Non-GAAP financial measures

EVO Payments, Inc. has supplemented revenue, segment profit, net income (loss), earnings per share information and weighted average common shares determined in accordance with GAAP by providing these and other measures on an adjusted basis in this release. The non-GAAP financial measures presented herein should not be considered in isolation of, as a substitute for, or superior to, financial information prepared in accordance with GAAP, and such measures may not be comparable to those reported by other companies. Management uses these adjusted financial performance measures for financial and operational decision making and as a means to facilitate period-to-period comparisons. Management also uses these non-GAAP financial measures, together with other metrics, to set goals for and measure the performance of the business and to determine incentive compensation. The Company believes that these adjusted measures provide useful information to investors about the Company’s ongoing underlying operating performance and enhance the overall understanding of the financial performance of the Company’s core business by presenting the Company’s results without giving effect to non-operational items such as equity-based compensation and costs related to transition, acquisition and integration matters, and giving effect to a normalized effective tax rate for the Company. This release also contains information on various financial measures presented on a currency-neutral basis. The Company believes these currency-neutral measures provide useful information to investors about the Company’s performance by excluding fluctuations caused solely by movements in currency exchange rates in the non-U.S. jurisdictions where the Company operates. Reconciliations of each non-GAAP measure to the most directly comparable GAAP measure are included in the schedules to this release.

Among other non-GAAP financial measures presented, this release contains a presentation of our adjusted EBITDA, adjusted net income, and adjusted net income per share information. These measures do not purport to be an alternative to cash flows from operating activities as a measure of liquidity, and are not intended to be a measure of free cash flow available for management’s discretionary use as they do not consider certain cash requirements such as tax payments and, in the case of adjusted EBITDA, interest payments and debt service requirements. Further, adjusted EBITDA does not purport to be an alternative to net income as a measure of operating performance. These measures, or measures similar to them, are frequently used by analysts, investors, and other interested parties to evaluate companies in our industry.
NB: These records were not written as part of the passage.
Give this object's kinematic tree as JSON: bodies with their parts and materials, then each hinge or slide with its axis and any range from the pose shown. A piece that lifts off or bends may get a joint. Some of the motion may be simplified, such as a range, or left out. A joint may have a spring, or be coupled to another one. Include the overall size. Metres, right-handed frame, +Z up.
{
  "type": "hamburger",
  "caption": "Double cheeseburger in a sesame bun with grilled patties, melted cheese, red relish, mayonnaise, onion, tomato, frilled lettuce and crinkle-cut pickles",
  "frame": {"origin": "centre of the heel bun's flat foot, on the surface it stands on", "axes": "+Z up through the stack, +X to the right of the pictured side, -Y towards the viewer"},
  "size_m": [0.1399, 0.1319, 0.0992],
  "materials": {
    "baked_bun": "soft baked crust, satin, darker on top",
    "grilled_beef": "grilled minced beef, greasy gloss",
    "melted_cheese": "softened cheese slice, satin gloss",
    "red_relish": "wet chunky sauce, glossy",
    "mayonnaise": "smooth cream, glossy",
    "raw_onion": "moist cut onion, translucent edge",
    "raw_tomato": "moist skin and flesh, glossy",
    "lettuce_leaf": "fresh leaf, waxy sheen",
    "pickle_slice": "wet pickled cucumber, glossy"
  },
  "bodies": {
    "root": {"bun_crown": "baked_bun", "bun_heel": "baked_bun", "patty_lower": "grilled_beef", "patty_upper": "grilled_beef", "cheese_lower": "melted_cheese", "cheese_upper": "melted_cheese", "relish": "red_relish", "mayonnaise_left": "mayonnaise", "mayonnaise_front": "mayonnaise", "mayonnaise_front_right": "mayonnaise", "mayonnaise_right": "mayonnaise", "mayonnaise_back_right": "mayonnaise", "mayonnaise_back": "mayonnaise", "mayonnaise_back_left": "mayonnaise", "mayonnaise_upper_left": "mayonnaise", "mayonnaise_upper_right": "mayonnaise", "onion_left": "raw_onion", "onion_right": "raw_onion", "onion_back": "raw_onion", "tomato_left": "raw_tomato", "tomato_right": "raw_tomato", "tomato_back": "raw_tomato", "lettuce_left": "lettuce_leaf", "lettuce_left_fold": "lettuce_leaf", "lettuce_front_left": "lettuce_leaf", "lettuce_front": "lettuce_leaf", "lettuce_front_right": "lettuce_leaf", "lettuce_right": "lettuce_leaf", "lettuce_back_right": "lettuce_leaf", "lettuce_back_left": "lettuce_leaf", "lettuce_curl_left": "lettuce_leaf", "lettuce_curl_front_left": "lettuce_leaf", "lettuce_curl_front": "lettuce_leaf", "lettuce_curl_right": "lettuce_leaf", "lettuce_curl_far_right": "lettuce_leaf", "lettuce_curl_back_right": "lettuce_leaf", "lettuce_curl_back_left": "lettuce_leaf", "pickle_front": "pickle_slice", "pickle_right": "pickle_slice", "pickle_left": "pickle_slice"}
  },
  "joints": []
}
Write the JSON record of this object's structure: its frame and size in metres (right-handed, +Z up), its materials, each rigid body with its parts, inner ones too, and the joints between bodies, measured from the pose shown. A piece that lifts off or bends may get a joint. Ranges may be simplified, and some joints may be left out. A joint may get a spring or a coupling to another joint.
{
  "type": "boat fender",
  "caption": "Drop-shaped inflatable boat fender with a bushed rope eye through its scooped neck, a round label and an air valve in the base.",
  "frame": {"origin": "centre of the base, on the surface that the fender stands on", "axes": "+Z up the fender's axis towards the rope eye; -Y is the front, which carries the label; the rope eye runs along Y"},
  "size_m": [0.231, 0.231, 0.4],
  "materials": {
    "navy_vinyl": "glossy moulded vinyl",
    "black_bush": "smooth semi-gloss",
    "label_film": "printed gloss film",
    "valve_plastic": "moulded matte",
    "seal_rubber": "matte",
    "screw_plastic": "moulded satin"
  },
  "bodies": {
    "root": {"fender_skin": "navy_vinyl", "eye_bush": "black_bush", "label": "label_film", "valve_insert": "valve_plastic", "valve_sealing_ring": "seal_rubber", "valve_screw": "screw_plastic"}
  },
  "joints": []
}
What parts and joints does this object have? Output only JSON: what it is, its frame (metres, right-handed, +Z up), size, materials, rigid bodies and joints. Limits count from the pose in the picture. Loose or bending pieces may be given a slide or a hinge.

Adjusted EBITDA is defined as net income (loss) before provision for income taxes, net interest expense, and depreciation and amortization, excluding the impact of net income attributable to non-controlling interests in consolidated entities (including related depreciation and amortization and income taxes), share-based compensation, gain (loss) on investment in equity securities, financing costs, currency exchange impacts, and transition, acquisition and integration costs.

Adjusted net income is defined as net income (loss) adjusted to exclude income taxes, the impact of net income attributable to non-controlling interests in consolidated entities (including related depreciation and amortization and income taxes), share-based compensation, gain (loss) on investment in equity securities, financing costs, currency exchange impacts, transition, acquisition and integration costs, and amortization of acquisition intangibles and subsequently adjusted to give effect to a normalized tax rate for the Company.

The calculation of adjusted EBITDA and adjusted net income have limitations as analytical tools, including: (a) they do not reflect the Company’s cash expenditures, or future requirements for capital expenditures, or contractual commitments; (b) they do not reflect changes in, or cash requirements for, the Company’s working capital needs; (c) in the case of adjusted EBITDA, it does not reflect the interest expense or the cash requirements necessary to service interest or principal payments on the Company’s indebtedness; (d) they do not reflect the Company’s tax expense or the cash requirements to pay the Company’s taxes; and (e) although depreciation and amortization are non-cash charges, the assets being depreciated and amortized will often have to be replaced in the future and these measures do not reflect any cash requirements for such replacements.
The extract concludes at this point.